*PROBLEM DESCRIPTION*. The listing beneath should be written out in full, exactly as shown.

+++++

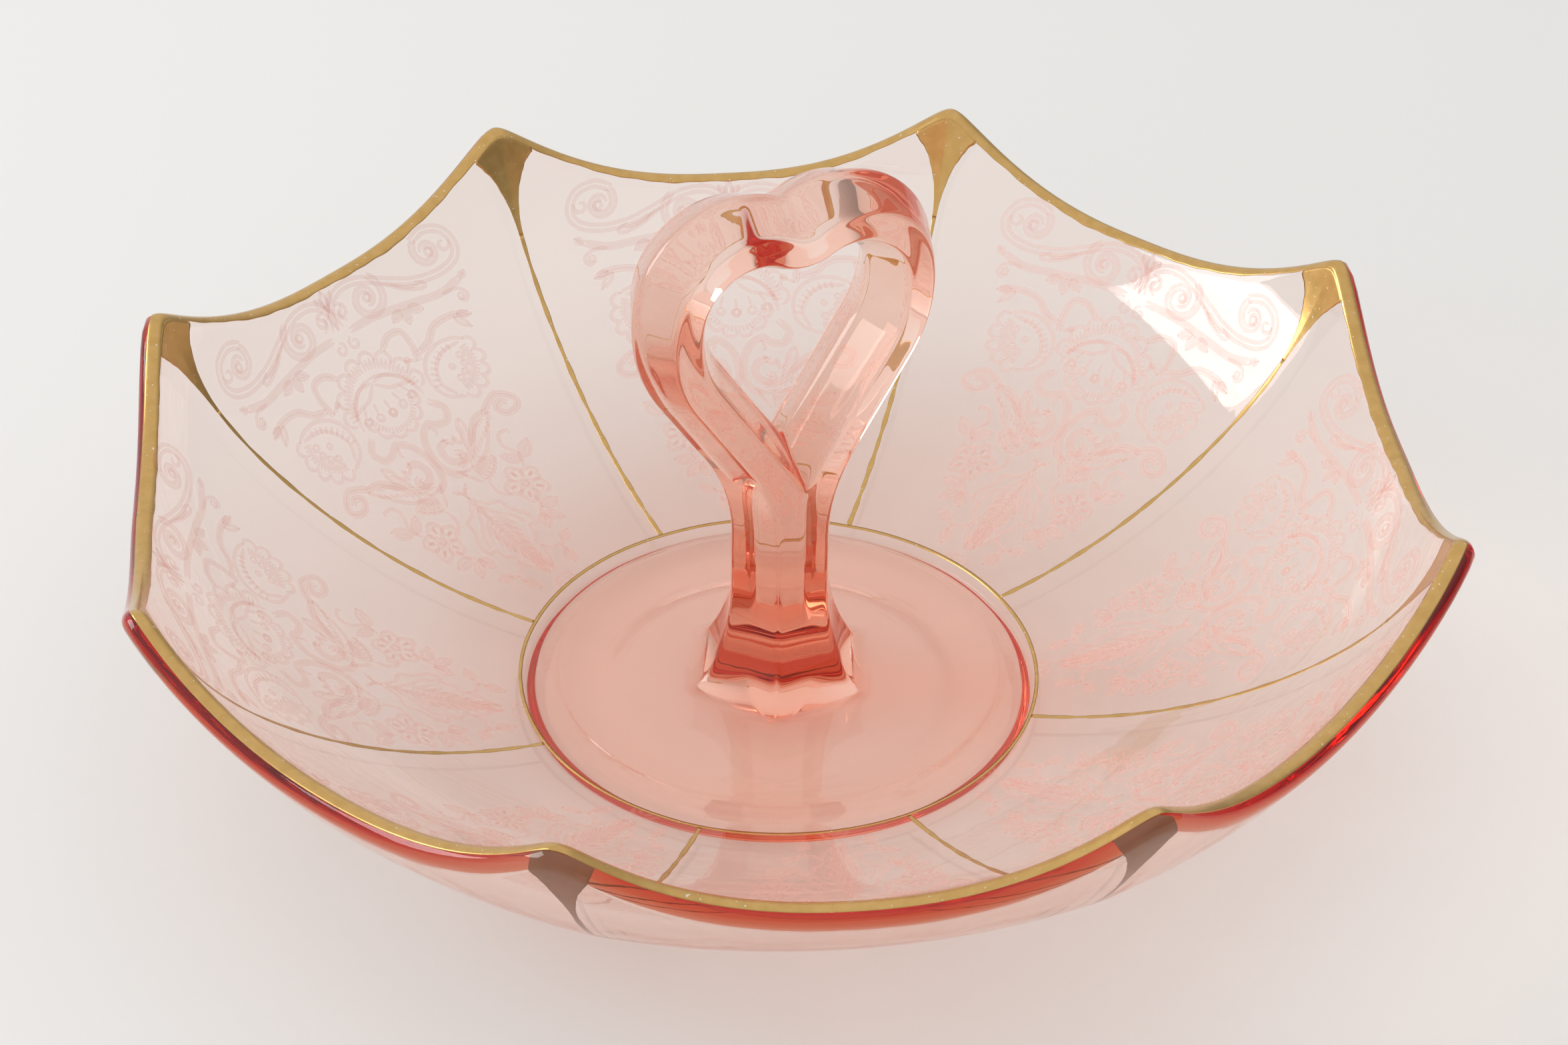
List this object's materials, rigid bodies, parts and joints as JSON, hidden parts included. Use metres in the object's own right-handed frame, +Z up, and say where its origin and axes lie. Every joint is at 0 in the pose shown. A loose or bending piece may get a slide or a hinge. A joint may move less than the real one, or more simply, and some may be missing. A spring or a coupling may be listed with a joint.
{
  "type": "glass candy dish",
  "caption": "Shallow scalloped glass candy dish with a heart-shaped centre handle, gilded rim, ribs and ring line, on a round foot.",
  "frame": {"origin": "centre of the foot's resting plane", "axes": "+Z up; +X towards a rim tip, along the width of the heart handle; +Y through the handle's finger opening"},
  "size_m": [0.254, 0.254, 0.1135],
  "materials": {
    "glass": "clear pink pressed glass, fire-polished, with acid-etched flowers and scrolls on the panels",
    "gold": "fired gold, satin, lightly worn"
  },
  "bodies": {
    "root": {"foot": "glass", "bowl": "glass", "centre_disc": "glass", "handle_stem": "glass", "heart_loop": "glass", "rim_gilding": "gold", "centre_ring_line": "gold", "corner_gilding_1": "gold", "corner_gilding_2": "gold", "corner_gilding_3": "gold", "corner_gilding_4": "gold", "corner_gilding_5": "gold", "corner_gilding_6": "gold", "corner_gilding_7": "gold", "corner_gilding_8": "gold", "rib_line_1": "gold", "rib_line_2": "gold", "rib_line_3": "gold", "rib_line_4": "gold", "rib_line_5": "gold", "rib_line_6": "gold", "rib_line_7": "gold", "rib_line_8": "gold"}
  },
  "joints": []
}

+++++

*ANSWER BELOW*.
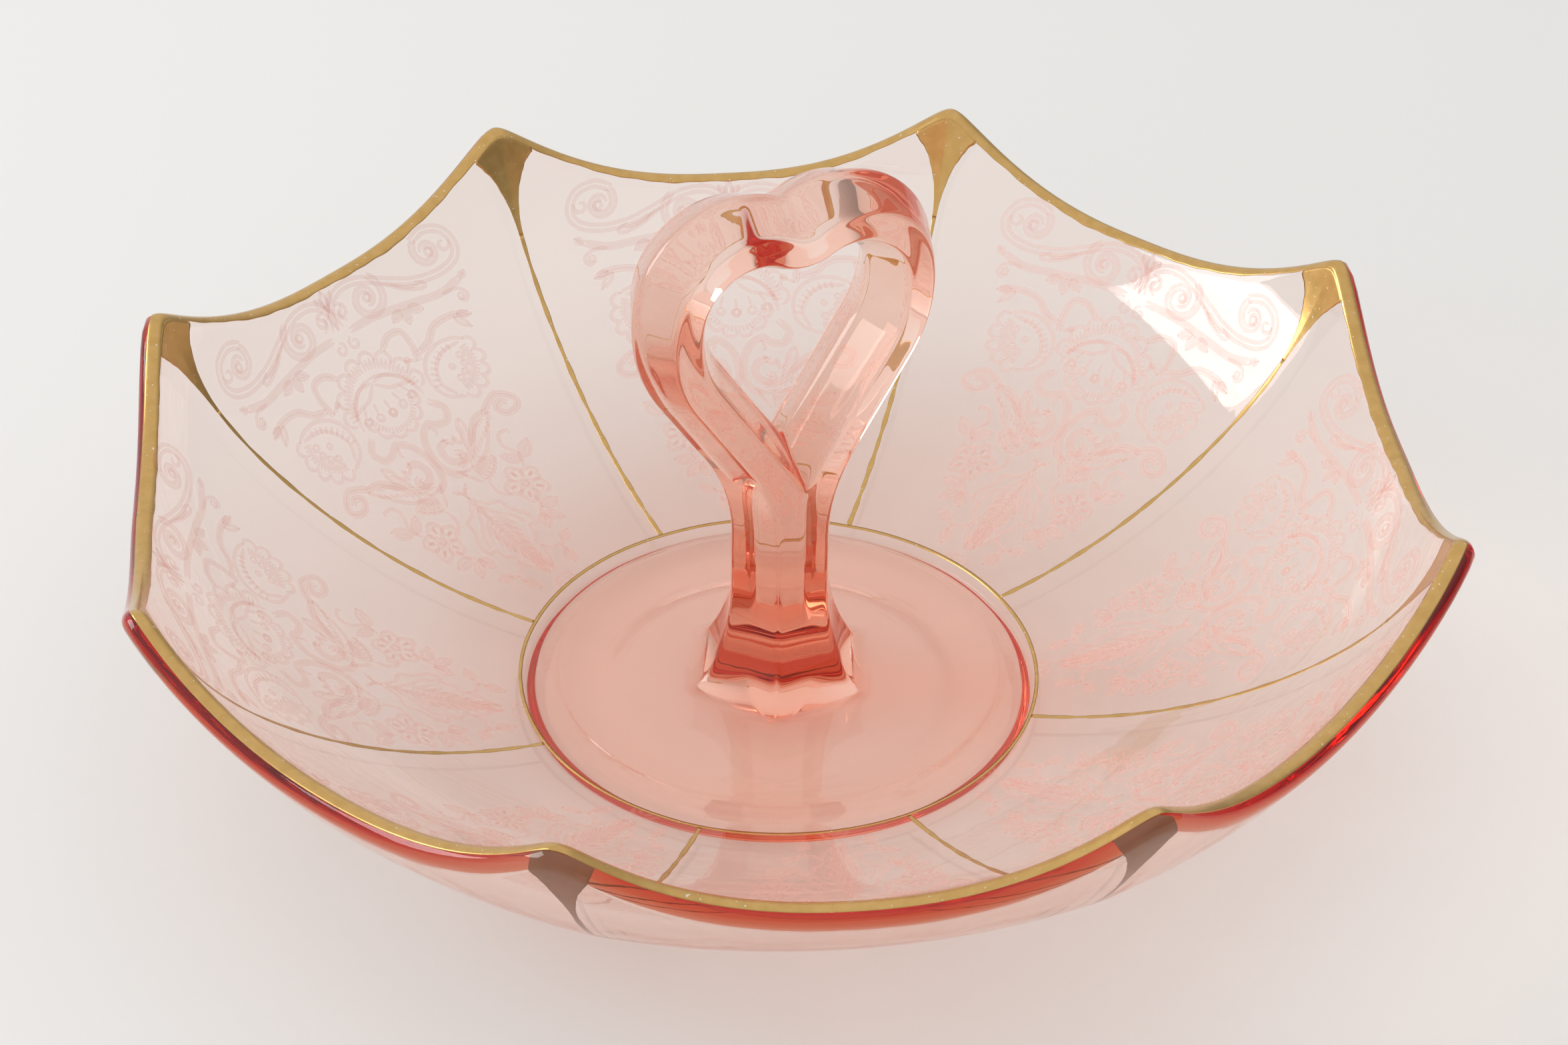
List this object's materials, rigid bodies, parts and joints as JSON, hidden parts included. Use metres in the object's own right-handed frame, +Z up, and say where its origin and axes lie. Every joint is at 0 in the pose shown. A loose or bending piece may get a slide or a hinge. A joint may move less than the real one, or more simply, and some may be missing. A spring or a coupling may be listed with a joint.
{
  "type": "glass candy dish",
  "caption": "Shallow scalloped glass candy dish with a heart-shaped centre handle, gilded rim, ribs and ring line, on a round foot.",
  "frame": {"origin": "centre of the foot's resting plane", "axes": "+Z up; +X towards a rim tip, along the width of the heart handle; +Y through the handle's finger opening"},
  "size_m": [0.254, 0.254, 0.1135],
  "materials": {
    "glass": "clear pink pressed glass, fire-polished, with acid-etched flowers and scrolls on the panels",
    "gold": "fired gold, satin, lightly worn"
  },
  "bodies": {
    "root": {"foot": "glass", "bowl": "glass", "centre_disc": "glass", "handle_stem": "glass", "heart_loop": "glass", "rim_gilding": "gold", "centre_ring_line": "gold", "corner_gilding_1": "gold", "corner_gilding_2": "gold", "corner_gilding_3": "gold", "corner_gilding_4": "gold", "corner_gilding_5": "gold", "corner_gilding_6": "gold", "corner_gilding_7": "gold", "corner_gilding_8": "gold", "rib_line_1": "gold", "rib_line_2": "gold", "rib_line_3": "gold", "rib_line_4": "gold", "rib_line_5": "gold", "rib_line_6": "gold", "rib_line_7": "gold", "rib_line_8": "gold"}
  },
  "joints": []
}